(Rows from a 3D modeling dataset)
--- Start ---
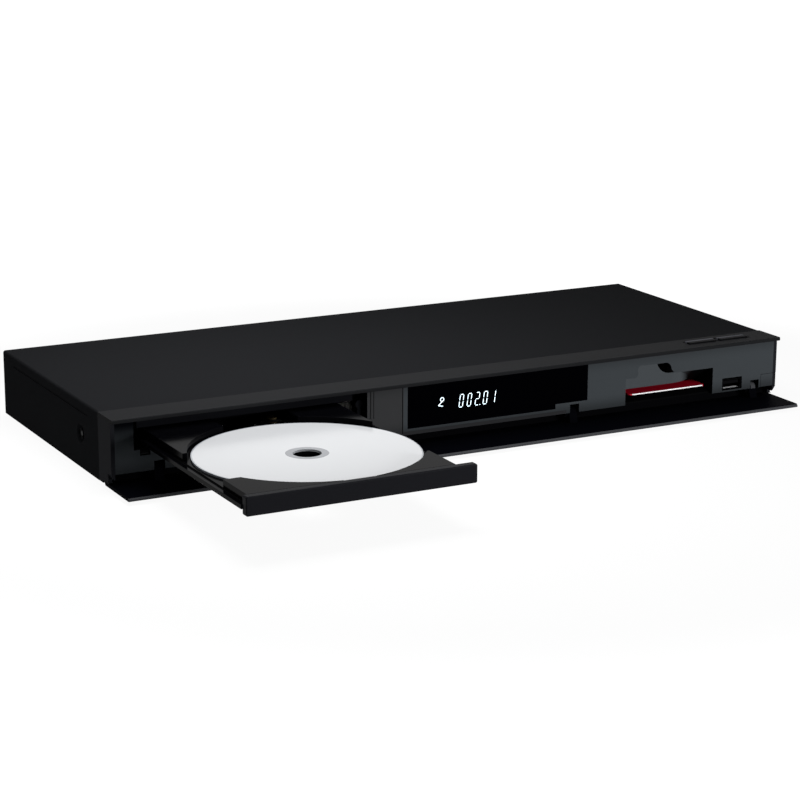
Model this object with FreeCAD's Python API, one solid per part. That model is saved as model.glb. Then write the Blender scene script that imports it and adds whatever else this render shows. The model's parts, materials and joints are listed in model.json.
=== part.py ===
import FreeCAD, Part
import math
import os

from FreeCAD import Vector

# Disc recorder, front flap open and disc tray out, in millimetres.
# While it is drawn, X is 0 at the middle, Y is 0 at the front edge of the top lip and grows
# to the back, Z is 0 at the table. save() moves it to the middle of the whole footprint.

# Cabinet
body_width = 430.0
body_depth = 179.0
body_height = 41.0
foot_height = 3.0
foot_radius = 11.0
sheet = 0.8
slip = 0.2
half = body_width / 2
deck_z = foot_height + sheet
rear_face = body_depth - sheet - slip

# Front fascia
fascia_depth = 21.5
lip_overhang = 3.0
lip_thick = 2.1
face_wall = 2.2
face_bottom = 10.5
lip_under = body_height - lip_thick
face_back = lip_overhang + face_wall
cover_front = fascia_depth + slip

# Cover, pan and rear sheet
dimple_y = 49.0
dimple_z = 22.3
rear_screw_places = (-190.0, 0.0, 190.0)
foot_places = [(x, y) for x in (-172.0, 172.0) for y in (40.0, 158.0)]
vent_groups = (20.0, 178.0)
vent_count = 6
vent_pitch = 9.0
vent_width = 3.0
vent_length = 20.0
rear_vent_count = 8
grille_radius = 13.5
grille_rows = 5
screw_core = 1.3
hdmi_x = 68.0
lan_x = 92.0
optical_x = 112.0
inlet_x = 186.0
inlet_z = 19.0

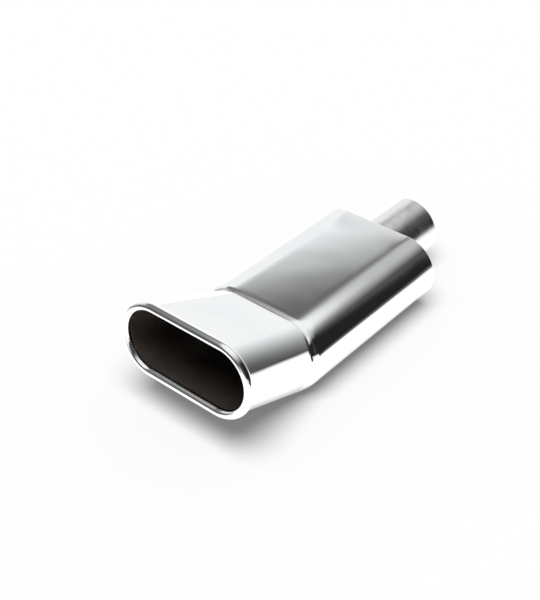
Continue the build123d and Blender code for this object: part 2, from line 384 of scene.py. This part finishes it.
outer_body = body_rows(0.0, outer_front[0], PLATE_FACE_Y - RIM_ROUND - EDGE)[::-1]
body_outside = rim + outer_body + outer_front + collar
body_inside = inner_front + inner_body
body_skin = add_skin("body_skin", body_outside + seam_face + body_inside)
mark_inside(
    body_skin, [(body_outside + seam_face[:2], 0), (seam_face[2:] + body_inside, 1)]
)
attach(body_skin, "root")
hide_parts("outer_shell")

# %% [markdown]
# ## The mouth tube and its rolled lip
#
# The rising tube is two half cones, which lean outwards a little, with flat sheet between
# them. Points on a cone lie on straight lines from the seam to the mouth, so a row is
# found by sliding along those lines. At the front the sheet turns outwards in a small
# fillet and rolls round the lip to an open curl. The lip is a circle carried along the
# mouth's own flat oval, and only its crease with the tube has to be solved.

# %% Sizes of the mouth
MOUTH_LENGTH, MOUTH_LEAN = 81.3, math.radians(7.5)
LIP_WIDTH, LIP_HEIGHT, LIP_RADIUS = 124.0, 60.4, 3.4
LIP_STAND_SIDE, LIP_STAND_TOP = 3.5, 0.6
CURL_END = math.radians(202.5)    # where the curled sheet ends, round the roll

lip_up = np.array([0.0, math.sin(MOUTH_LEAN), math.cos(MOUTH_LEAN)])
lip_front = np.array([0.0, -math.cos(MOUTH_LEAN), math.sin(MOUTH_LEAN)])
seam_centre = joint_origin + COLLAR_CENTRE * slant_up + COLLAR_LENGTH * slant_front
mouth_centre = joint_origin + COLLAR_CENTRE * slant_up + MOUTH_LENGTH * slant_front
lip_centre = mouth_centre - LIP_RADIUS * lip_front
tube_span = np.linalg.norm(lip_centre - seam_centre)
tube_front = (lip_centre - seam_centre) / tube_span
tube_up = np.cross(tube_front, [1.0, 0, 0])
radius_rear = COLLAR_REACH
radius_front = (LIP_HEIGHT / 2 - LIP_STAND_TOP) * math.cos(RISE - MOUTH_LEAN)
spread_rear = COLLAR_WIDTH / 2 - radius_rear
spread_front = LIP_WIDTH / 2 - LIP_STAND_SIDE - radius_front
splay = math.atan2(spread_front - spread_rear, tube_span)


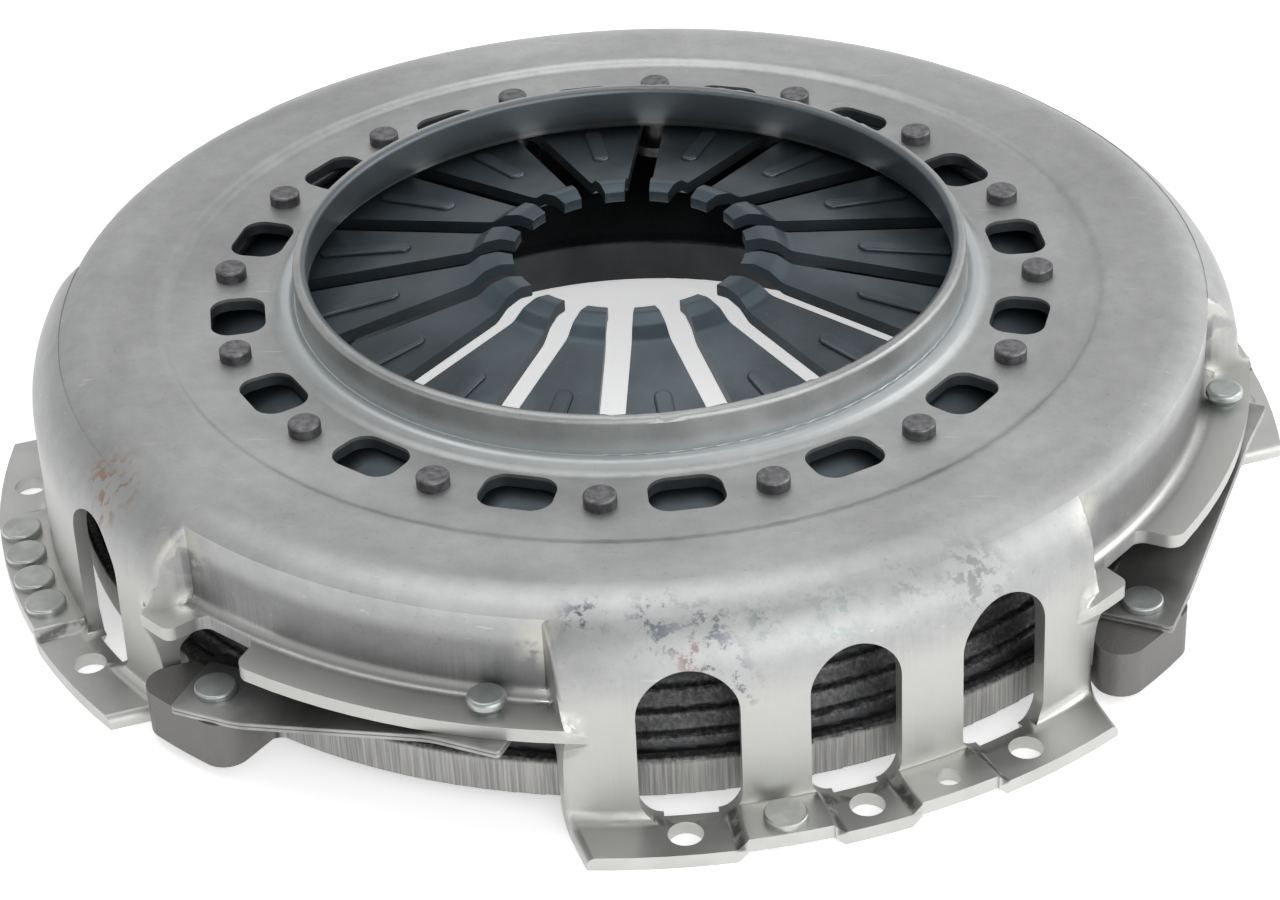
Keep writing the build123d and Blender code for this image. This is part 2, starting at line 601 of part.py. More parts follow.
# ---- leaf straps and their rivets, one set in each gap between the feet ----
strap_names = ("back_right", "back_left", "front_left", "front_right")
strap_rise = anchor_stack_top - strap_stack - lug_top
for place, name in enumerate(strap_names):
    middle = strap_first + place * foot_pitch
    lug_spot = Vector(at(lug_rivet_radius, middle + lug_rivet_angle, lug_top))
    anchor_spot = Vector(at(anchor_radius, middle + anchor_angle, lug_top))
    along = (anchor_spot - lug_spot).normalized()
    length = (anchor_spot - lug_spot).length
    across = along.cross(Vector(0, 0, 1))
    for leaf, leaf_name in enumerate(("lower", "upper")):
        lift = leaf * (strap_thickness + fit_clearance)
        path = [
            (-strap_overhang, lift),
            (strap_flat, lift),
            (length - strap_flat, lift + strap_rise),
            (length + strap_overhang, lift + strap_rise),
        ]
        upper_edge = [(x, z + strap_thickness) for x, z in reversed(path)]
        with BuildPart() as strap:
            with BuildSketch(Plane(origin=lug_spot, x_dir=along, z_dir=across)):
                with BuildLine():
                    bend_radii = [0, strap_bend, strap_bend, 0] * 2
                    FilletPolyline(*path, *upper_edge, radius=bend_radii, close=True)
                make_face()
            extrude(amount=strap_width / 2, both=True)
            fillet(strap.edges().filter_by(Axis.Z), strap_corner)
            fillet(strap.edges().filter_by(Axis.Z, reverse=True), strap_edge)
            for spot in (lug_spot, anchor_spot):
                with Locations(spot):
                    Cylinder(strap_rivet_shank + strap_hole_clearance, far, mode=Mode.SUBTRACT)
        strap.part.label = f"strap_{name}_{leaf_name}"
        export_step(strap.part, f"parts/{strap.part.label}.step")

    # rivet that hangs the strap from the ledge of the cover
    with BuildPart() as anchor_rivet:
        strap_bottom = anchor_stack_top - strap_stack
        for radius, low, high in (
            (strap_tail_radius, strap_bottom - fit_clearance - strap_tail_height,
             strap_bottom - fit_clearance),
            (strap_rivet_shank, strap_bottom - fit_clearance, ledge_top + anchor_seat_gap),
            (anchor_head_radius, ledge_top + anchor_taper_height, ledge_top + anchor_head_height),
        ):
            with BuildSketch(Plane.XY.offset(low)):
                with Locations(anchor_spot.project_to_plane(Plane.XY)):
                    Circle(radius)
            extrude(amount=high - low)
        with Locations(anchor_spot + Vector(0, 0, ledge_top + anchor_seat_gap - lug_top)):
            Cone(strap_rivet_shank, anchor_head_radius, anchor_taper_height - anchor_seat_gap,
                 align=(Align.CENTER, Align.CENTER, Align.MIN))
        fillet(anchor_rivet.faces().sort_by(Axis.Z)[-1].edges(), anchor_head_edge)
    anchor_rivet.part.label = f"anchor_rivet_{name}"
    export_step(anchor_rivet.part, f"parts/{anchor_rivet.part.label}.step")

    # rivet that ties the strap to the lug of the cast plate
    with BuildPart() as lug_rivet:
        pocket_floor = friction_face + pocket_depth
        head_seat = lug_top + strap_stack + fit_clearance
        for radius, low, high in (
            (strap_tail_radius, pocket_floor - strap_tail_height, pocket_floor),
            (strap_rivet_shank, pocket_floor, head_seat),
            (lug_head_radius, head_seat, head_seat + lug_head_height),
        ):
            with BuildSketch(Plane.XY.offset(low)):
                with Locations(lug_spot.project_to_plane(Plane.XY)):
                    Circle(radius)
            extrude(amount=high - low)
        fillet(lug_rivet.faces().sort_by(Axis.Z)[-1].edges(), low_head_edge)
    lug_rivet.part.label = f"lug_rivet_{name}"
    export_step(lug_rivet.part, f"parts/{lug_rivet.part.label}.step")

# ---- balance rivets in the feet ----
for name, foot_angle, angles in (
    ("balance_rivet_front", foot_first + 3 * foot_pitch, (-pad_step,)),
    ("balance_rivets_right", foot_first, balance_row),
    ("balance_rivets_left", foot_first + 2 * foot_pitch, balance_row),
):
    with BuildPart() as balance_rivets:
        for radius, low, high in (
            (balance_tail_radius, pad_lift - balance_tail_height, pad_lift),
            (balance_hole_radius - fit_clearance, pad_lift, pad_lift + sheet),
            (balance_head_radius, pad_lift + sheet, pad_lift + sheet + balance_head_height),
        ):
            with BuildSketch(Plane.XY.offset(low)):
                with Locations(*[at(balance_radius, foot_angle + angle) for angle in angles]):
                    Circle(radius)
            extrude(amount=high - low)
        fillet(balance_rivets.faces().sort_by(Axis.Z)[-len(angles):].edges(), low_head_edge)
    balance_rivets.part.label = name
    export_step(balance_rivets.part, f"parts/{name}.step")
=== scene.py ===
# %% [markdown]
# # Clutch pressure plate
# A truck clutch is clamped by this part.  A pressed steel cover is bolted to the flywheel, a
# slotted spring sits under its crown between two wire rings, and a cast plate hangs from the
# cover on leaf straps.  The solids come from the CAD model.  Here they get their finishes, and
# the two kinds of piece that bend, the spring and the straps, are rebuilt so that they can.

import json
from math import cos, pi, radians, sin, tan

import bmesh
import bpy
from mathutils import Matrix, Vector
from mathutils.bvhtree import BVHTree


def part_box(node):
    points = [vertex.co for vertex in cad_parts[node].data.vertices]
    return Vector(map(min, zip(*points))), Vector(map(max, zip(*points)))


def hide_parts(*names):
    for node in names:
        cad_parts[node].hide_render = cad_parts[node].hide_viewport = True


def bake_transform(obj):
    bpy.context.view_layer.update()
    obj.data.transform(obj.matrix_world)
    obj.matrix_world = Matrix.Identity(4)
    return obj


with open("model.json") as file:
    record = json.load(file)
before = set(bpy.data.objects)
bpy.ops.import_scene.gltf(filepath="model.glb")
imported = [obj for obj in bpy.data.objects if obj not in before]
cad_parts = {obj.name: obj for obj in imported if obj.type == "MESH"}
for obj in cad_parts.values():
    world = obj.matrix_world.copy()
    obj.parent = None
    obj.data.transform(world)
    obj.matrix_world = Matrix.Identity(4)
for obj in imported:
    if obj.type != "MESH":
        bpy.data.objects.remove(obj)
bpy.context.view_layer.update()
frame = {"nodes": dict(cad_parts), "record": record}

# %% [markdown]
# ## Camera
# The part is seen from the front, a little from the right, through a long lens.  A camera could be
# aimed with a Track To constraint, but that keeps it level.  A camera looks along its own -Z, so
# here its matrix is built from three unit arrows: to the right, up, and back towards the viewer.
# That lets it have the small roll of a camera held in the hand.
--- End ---
**What the task asks:** Please return, exactly as they appear, the lines starting at the one that contains "# ---- balance" and ending at the one that contains "zip(*points))), Vector(map(max, zip(*points)))".

**Complete response:**
# ---- balance rivets in the feet ----
for name, foot_angle, angles in (
    ("balance_rivet_front", foot_first + 3 * foot_pitch, (-pad_step,)),
    ("balance_rivets_right", foot_first, balance_row),
    ("balance_rivets_left", foot_first + 2 * foot_pitch, balance_row),
):
    with BuildPart() as balance_rivets:
        for radius, low, high in (
            (balance_tail_radius, pad_lift - balance_tail_height, pad_lift),
            (balance_hole_radius - fit_clearance, pad_lift, pad_lift + sheet),
            (balance_head_radius, pad_lift + sheet, pad_lift + sheet + balance_head_height),
        ):
            with BuildSketch(Plane.XY.offset(low)):
                with Locations(*[at(balance_radius, foot_angle + angle) for angle in angles]):
                    Circle(radius)
            extrude(amount=high - low)
        fillet(balance_rivets.faces().sort_by(Axis.Z)[-len(angles):].edges(), low_head_edge)
    balance_rivets.part.label = name
    export_step(balance_rivets.part, f"parts/{name}.step")
=== scene.py ===
# %% [markdown]
# # Clutch pressure plate
# A truck clutch is clamped by this part.  A pressed steel cover is bolted to the flywheel, a
# slotted spring sits under its crown between two wire rings, and a cast plate hangs from the
# cover on leaf straps.  The solids come from the CAD model.  Here they get their finishes, and
# the two kinds of piece that bend, the spring and the straps, are rebuilt so that they can.

import json
from math import cos, pi, radians, sin, tan

import bmesh
import bpy
from mathutils import Matrix, Vector
from mathutils.bvhtree import BVHTree


def part_box(node):
    points = [vertex.co for vertex in cad_parts[node].data.vertices]
    return Vector(map(min, zip(*points))), Vector(map(max, zip(*points)))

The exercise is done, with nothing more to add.